Pace is the outcome of the full rep and cannot point to which part of the stroke created it. Raw power is the total effort, and it is useful because it tells you if you are getting stronger. Propulsive Watts focuses on the useful part: the effort that would actually move you forward. The signal to watch is your Propulsive Watts climbing faster than your raw power.

What part of the stroke does ZWIM measure?

ZWIM measures the Propulsion Phase, the underwater catch, pull, and push, using the Power Paddles and Propulsion Bands on the ZWIM Bench.

What does it not measure?

It does not measure rotation, kick, breathing, recovery, head position, body position, turns, sighting, or open-water confidence.
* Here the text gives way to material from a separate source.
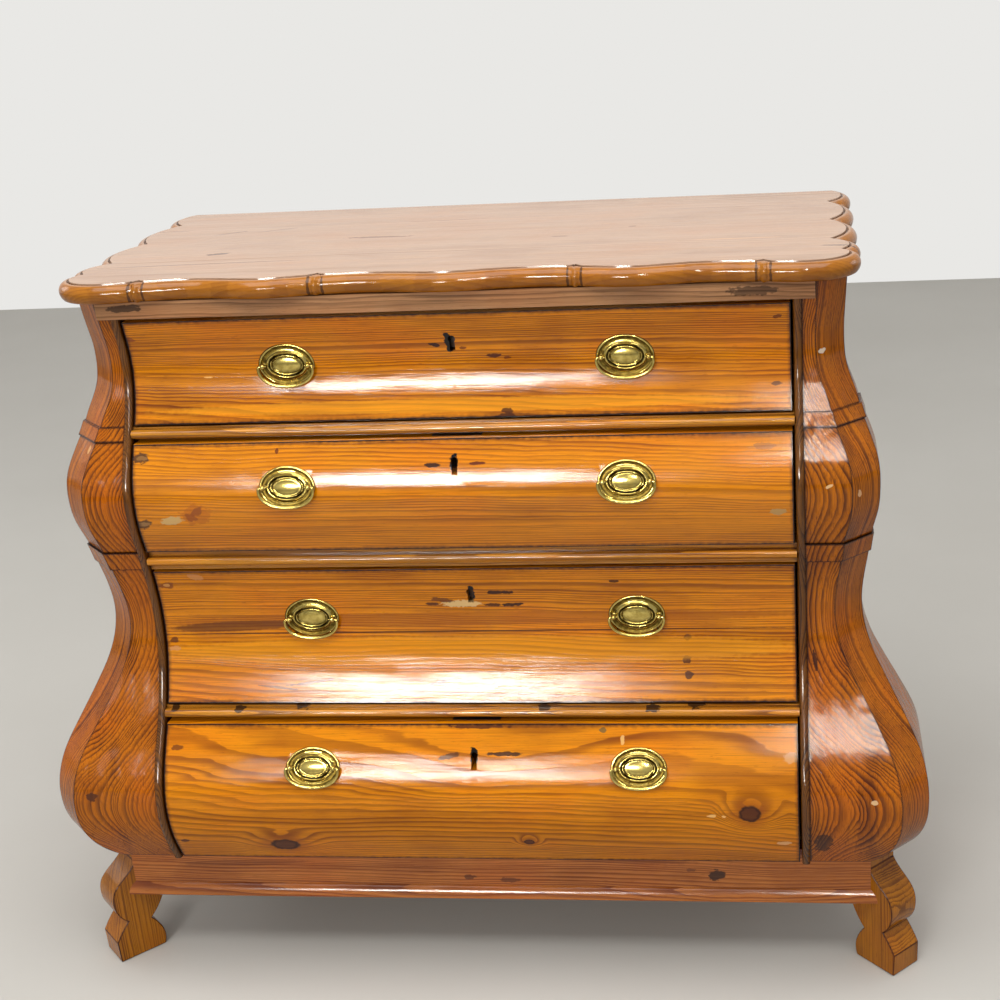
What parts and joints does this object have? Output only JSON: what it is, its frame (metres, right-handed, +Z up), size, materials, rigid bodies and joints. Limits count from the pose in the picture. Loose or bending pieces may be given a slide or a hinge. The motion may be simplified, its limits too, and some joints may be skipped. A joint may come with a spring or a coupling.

Those belong to the pool and open water.

How does it help my catch and early vertical forearm?

The high elbow catch, or early vertical forearm, is established freestyle technique. ZWIM gives you a live number and a game so you can groove that pattern between pool days, as a feedback signal rather than a clinical measurement.

Can pros use it at low volume?

Yes. For a pro, Propulsive Watts is an objective stroke-power signal to track over time, session to session, even from one or two ZWIM Sessions a week between pool sessions.

How do I use it without overthinking it?

Do a ZWIM Session, notice the number without judging it, repeat the Session, and watch whether the output becomes more stable. Do not worship one session. Look for the pattern, then bring one focus back to the pool.

Own the swim

Stop guessing where the effort went.

You already know when a session was hard. What you have never had is a way to see whether that effort became propulsion. Propulsive Watts gives the swim a number, a game, and a feedback loop between pool days.